Key findings include:
- Organizations who operate with a "just culture" are 500%
more likely to be Elite performing organizations
- Over half (54%) of organizations have three, or
more, different types of telemetry (e.g., infrastructure, application, or
network) feeding their observability frameworks. Yet, almost half of the
organizations (46%) also said they receive no, or low, value from
artificial intelligence for IT operations (AIOps)

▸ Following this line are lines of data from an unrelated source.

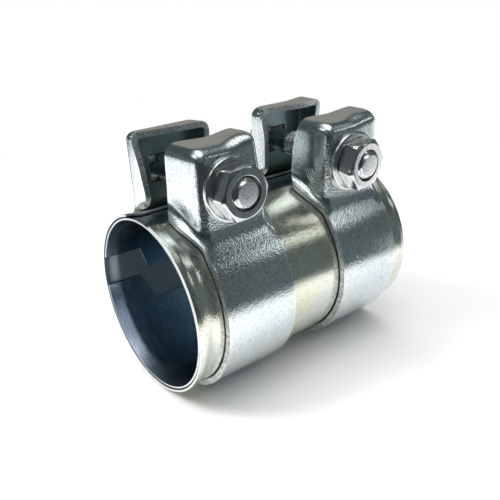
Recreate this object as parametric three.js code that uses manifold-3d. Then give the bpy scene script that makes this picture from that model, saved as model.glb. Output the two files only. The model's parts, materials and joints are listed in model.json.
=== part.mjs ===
// Double clamp sleeve connector for round steel pipe: a slit outer sleeve over a slit liner, squeezed by two
// clamp bands. Each band is one steel strip with a pressed ear at both ends, and a bolt, washer and nut pull
// its ears together. Millimetres. +X runs along the pipe, the nuts face -Y, +Z is up. The origin is under the
// middle of the connector, on the surface that the bands rest on.
import * as THREE from "three";
import { mergeVertices } from "three/addons/utils/BufferGeometryUtils.js";
import Module from "manifold-3d";

const wasm = await Module();
wasm.setup();

// Driving dimensions.
const SEGMENTS = 72;
const SLEEVE = { half: 39.2, inner: 24.2, wall: 0.7, lipOuter: 25.5, lipWall: 0.6, lipLength: 5 };
const LINER = { half: 39, inner: 23.35, wall: 0.6, lipOuter: 24.75, lipWall: 0.55, lipLength: 4.4 };
const SLEEVE_SLIT = { from: 76, to: 102.5 };
const LINER_SLIT = { endFrom: -7.5, endTo: 15.5, midFrom: -28, midTo: -3.2, midHalf: 26.5 };

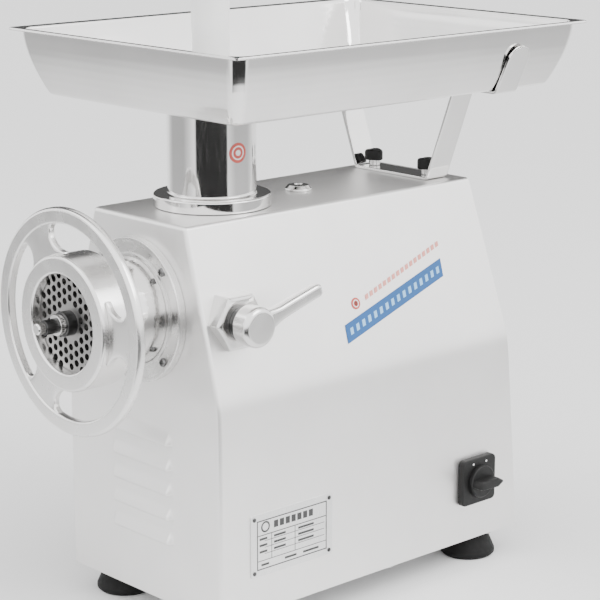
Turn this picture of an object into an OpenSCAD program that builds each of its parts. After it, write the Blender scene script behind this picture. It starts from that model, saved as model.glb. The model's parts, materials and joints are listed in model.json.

- Elite-performing organizations are 260% more likely
to substantially focus on Customer Experience reliability versus Low-performing
organizations
- Organizations (59%) say that maintaining
innovation velocity occasionally or often impacts employee productivity or
morale - 14% unsure
- Organizations (59%) say tool sprawl is a
non-existent or minor problem - this challenges other research, which
simply equates tool sprawl to, ‘how many tools are in the stack'
- Half of individual practitioners and half of executives
said they build up to 32% and 20%, respectively, of their tools in house,
revealing a dichotomy in perspective
- Median toil levels drop
by 5%, confirming a continued downward trend
"On the 20th anniversary of the creation of
the SRE function, with the ongoing evolution of DevOps practices, technologies,
and business requirements, it is important to understand how the practice is
evolving", said Gerardo Dada, CMO at Catchpoint. "The report aims to
continuously explore the challenges SREs face every day, best practices, and
areas to improve. We believe this is important, especially in a world where
site reliability is essential for practically every business."
"This report reveals a rich collection of insights that
tell us SRE practices lead to high performing teams and increased levels of
reliability," said Jim Gochee, CEO at Blameless. "It's wonderful to see
toil levels continue to go down and also interesting that the value of a
blameless culture and post-mortems for continuous learning are characteristics
of Elite performing orgs", added Gochee.